Description of the task: The entire listing is to be repeated verbatim.

──────

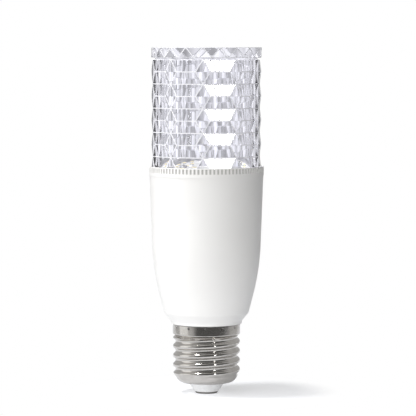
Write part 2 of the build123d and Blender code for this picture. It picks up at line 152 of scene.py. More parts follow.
def finishPiece(piece, node, smoothAngle):
    objectMode()
    activate(piece)
    bpy.ops.object.shade_smooth_by_angle(angle=math.radians(smoothAngle))
    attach(piece, "root")
    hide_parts(node)
    print("stage:", piece.name, "made,", len(piece.data.polygons), "faces")


def dress(piece, *materials):
    piece.data.materials.clear()
    for material in materials:
        piece.data.materials.append(material)


# Camera

camera = {
    "distance": 0.965,
    "height": 0.1345,
    "side": 0.0006,
    "tilt": 3.68,
    "lens": 214.6,
    "sensor": 36,
    "clip": 0.01,
}


def addCamera():
    clearSelection()
    bpy.ops.object.camera_add(location=(camera["side"], -camera["distance"], camera["height"]),
                              rotation=(math.radians(90 - camera["tilt"]), 0, 0))
    cameraObject = bpy.context.object
    cameraObject.data.lens = camera["lens"]
    cameraObject.data.sensor_width = camera["sensor"]
    cameraObject.data.clip_start = camera["clip"]
    bpy.context.scene.camera = cameraObject


addCamera()
print("stage: camera set")


# Light and floor

studio = {
    "aimHeight": 0.08,
    "fillFrom": (-0.47, -0.81, 0.34),
    "fillEdge": (0.45, 0.95),
    "fill": 1.88,
    "ambient": 0.11,
    "dimCentre": (0.342, -0.94, 0),
    "dimEdge": (0.3, 0.65),
    "sideReach": 0.7,
    "seenInMetal": {"front": 0.11, "left": 0.55, "right": 0.5},
    "seenInGlass": {"front": 0.72, "left": 0.95, "right": 0.78},
    "glassTint": (0.94, 0.94, 1.0, 1),
    "clutterScale": 6.0,
    "clutterDetail": 2.0,
    "clutterEdge": (0.36, 0.64),
    "clutterDim": 0.42,
    "clutterBright": 1.4,
    "floorFront": 0.075,
    "floorBack": 0.3,
    "floorSide": 0.17,
    "floorTone": (0.72, 0.73, 0.76, 1),
    "floorRoughness": 0.9,
    "floorShine": 0.1,
    "floorGlow": 0.44,
    "bounceGlow": 0.19,
    "shadowFrom": 0.034,
    "shadowTo": 0.054,
}
white = (1, 1, 1, 1)
lamps = {
    # azimuth from the camera's side, positive to the right; elevation; distance; width; height; watts
    "keyLamp": (-76, 69, 1.2, 0.2, 0.2, 8.0),
    "leftPanel": (-85, 15, 1.2, 0.9, 1.1, 2.2),
    "sparkLamp": (29.5, 17.0, 1.1, 0.1, 0.14, 0.85),
}


def addLamp(name, azimuth, elevation, distance, width, height, power):
    turn, lift = math.radians(azimuth), math.radians(elevation)
    place = Vector((math.sin(turn) * math.cos(lift), -math.cos(turn) * math.cos(lift), math.sin(lift)))
    centre = Vector((0, 0, studio["aimHeight"]))
    clearSelection()
    bpy.ops.object.light_add(type="AREA", location=centre + place * distance)
    lamp = bpy.context.object
    lamp.name = name
    lamp.data.shape = "RECTANGLE"
    lamp.data.size = width
    lamp.data.size_y = height
    lamp.data.energy = power
    lamp.rotation_euler = (-place).to_track_quat("-Z", "Y").to_euler()


def mixValue(tree, factor, first, second, kind="FLOAT"):
    # a Mix node of two numbers or, with kind RGBA, two colours; a socket can stand for either
    node = tree.nodes.new("ShaderNodeMix")
    node.data_type = kind
    tree.links.new(factor, node.inputs["Factor"])
    for socket, value in (("A", first), ("B", second)):
        if isinstance(value, (int, float, tuple)):
            node.inputs[socket].default_value = value
        else:
            tree.links.new(value, node.inputs[socket])
    return node.outputs["Result"]


def vectorMath(tree, operation, vector, other=None):
    node = tree.nodes.new("ShaderNodeVectorMath")
    node.operation = operation
    if other is not None:
        node.inputs[1].default_value = other
    tree.links.new(vector, node.inputs[0])
    return node.outputs["Value"]


def axes(tree, vector):
    split = tree.nodes.new("ShaderNodeSeparateXYZ")
    tree.links.new(vector, split.inputs[0])
    return split.outputs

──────

The solution:
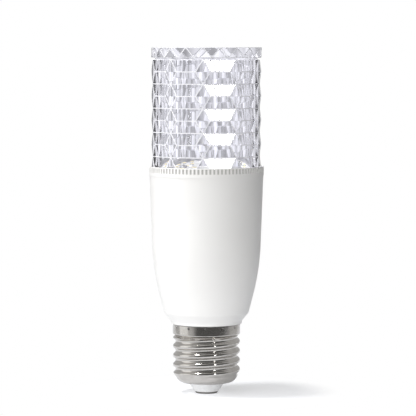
Write part 2 of the build123d and Blender code for this picture. It picks up at line 152 of scene.py. More parts follow.
def finishPiece(piece, node, smoothAngle):
    objectMode()
    activate(piece)
    bpy.ops.object.shade_smooth_by_angle(angle=math.radians(smoothAngle))
    attach(piece, "root")
    hide_parts(node)
    print("stage:", piece.name, "made,", len(piece.data.polygons), "faces")


def dress(piece, *materials):
    piece.data.materials.clear()
    for material in materials:
        piece.data.materials.append(material)


# Camera

camera = {
    "distance": 0.965,
    "height": 0.1345,
    "side": 0.0006,
    "tilt": 3.68,
    "lens": 214.6,
    "sensor": 36,
    "clip": 0.01,
}


def addCamera():
    clearSelection()
    bpy.ops.object.camera_add(location=(camera["side"], -camera["distance"], camera["height"]),
                              rotation=(math.radians(90 - camera["tilt"]), 0, 0))
    cameraObject = bpy.context.object
    cameraObject.data.lens = camera["lens"]
    cameraObject.data.sensor_width = camera["sensor"]
    cameraObject.data.clip_start = camera["clip"]
    bpy.context.scene.camera = cameraObject


addCamera()
print("stage: camera set")


# Light and floor

studio = {
    "aimHeight": 0.08,
    "fillFrom": (-0.47, -0.81, 0.34),
    "fillEdge": (0.45, 0.95),
    "fill": 1.88,
    "ambient": 0.11,
    "dimCentre": (0.342, -0.94, 0),
    "dimEdge": (0.3, 0.65),
    "sideReach": 0.7,
    "seenInMetal": {"front": 0.11, "left": 0.55, "right": 0.5},
    "seenInGlass": {"front": 0.72, "left": 0.95, "right": 0.78},
    "glassTint": (0.94, 0.94, 1.0, 1),
    "clutterScale": 6.0,
    "clutterDetail": 2.0,
    "clutterEdge": (0.36, 0.64),
    "clutterDim": 0.42,
    "clutterBright": 1.4,
    "floorFront": 0.075,
    "floorBack": 0.3,
    "floorSide": 0.17,
    "floorTone": (0.72, 0.73, 0.76, 1),
    "floorRoughness": 0.9,
    "floorShine": 0.1,
    "floorGlow": 0.44,
    "bounceGlow": 0.19,
    "shadowFrom": 0.034,
    "shadowTo": 0.054,
}
white = (1, 1, 1, 1)
lamps = {
    # azimuth from the camera's side, positive to the right; elevation; distance; width; height; watts
    "keyLamp": (-76, 69, 1.2, 0.2, 0.2, 8.0),
    "leftPanel": (-85, 15, 1.2, 0.9, 1.1, 2.2),
    "sparkLamp": (29.5, 17.0, 1.1, 0.1, 0.14, 0.85),
}


def addLamp(name, azimuth, elevation, distance, width, height, power):
    turn, lift = math.radians(azimuth), math.radians(elevation)
    place = Vector((math.sin(turn) * math.cos(lift), -math.cos(turn) * math.cos(lift), math.sin(lift)))
    centre = Vector((0, 0, studio["aimHeight"]))
    clearSelection()
    bpy.ops.object.light_add(type="AREA", location=centre + place * distance)
    lamp = bpy.context.object
    lamp.name = name
    lamp.data.shape = "RECTANGLE"
    lamp.data.size = width
    lamp.data.size_y = height
    lamp.data.energy = power
    lamp.rotation_euler = (-place).to_track_quat("-Z", "Y").to_euler()


def mixValue(tree, factor, first, second, kind="FLOAT"):
    # a Mix node of two numbers or, with kind RGBA, two colours; a socket can stand for either
    node = tree.nodes.new("ShaderNodeMix")
    node.data_type = kind
    tree.links.new(factor, node.inputs["Factor"])
    for socket, value in (("A", first), ("B", second)):
        if isinstance(value, (int, float, tuple)):
            node.inputs[socket].default_value = value
        else:
            tree.links.new(value, node.inputs[socket])
    return node.outputs["Result"]


def vectorMath(tree, operation, vector, other=None):
    node = tree.nodes.new("ShaderNodeVectorMath")
    node.operation = operation
    if other is not None:
        node.inputs[1].default_value = other
    tree.links.new(vector, node.inputs[0])
    return node.outputs["Value"]


def axes(tree, vector):
    split = tree.nodes.new("ShaderNodeSeparateXYZ")
    tree.links.new(vector, split.inputs[0])
    return split.outputs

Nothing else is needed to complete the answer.